No obstante, Fraga seguía encerrado con su juguete preferido: la autoridad. En 1973 dirige y prologa la serie de estudios La España de los 70: su introducción es inequívoca en cuanto a ver en la democracia la precondición para que se afirmen los procesos de modernización. Sin embargo, llegado a hablar de España, las reformas propuestas eluden la política. Hasta en su etapa de ministro de Gobernación en 1975-1976, cuando introduce la referencia a Cánovas, siempre ve el cambio como algo que desde su poder tendrá unos límites por él trazados; más allá solo está la inevitable represión. En las declaraciones como ministro a The New York Times, de enero de 1976, dibuja con perfiles precisos esa concepción: “La libertad tiene que estar establecida por un hombre fuerte”, dispuesto a “hacer cosas no agradables” y a no admitir presión alguna.

De cara a la transición democrática, seguía pensando lo mismo que en su condena de las utopías del 68. Y así fue, con la mortífera represión de Vitoria. Solo faltó para aislarle otra entrevista al mismo diario americano, en junio de 1976, aceptando a medio plazo una legalización del PCE, con lo cual se enajenó a la derecha franquista. Autoritarismo y realismo político en oscilación pendular. Las posibilidades de Fraga como líder nacional habían acabado.

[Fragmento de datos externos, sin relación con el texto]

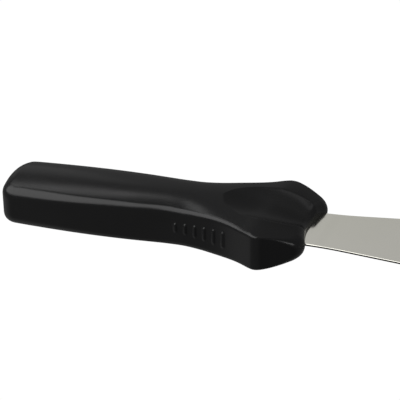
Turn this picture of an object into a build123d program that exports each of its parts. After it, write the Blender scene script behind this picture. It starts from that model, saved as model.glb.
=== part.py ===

Paradójicamente, la democracia le vino bien, una vez privado de toda posible actuación gubernamental. Ahora era el sistema político el que le imponía los límites y podía entrar en juego la capacidad política de Fraga, con su sentido de la realidad y un dinamismo organizativo donde se asociaban firmeza y eficacia. Al veterano franquista le encantó participar en la redacción de una ley fundamental democrática y, tras superar muchos obstáculos, forjar desde los residuos del franquismo un partido conservador de gobierno. Luego vino el importante premio de consolación, con la presidencia de su amada Galicia. En sus últimos años, Fraga pudo ser políticamente feliz. Nunca se arrepintió de aquello de que hubiera debido arrepentirse.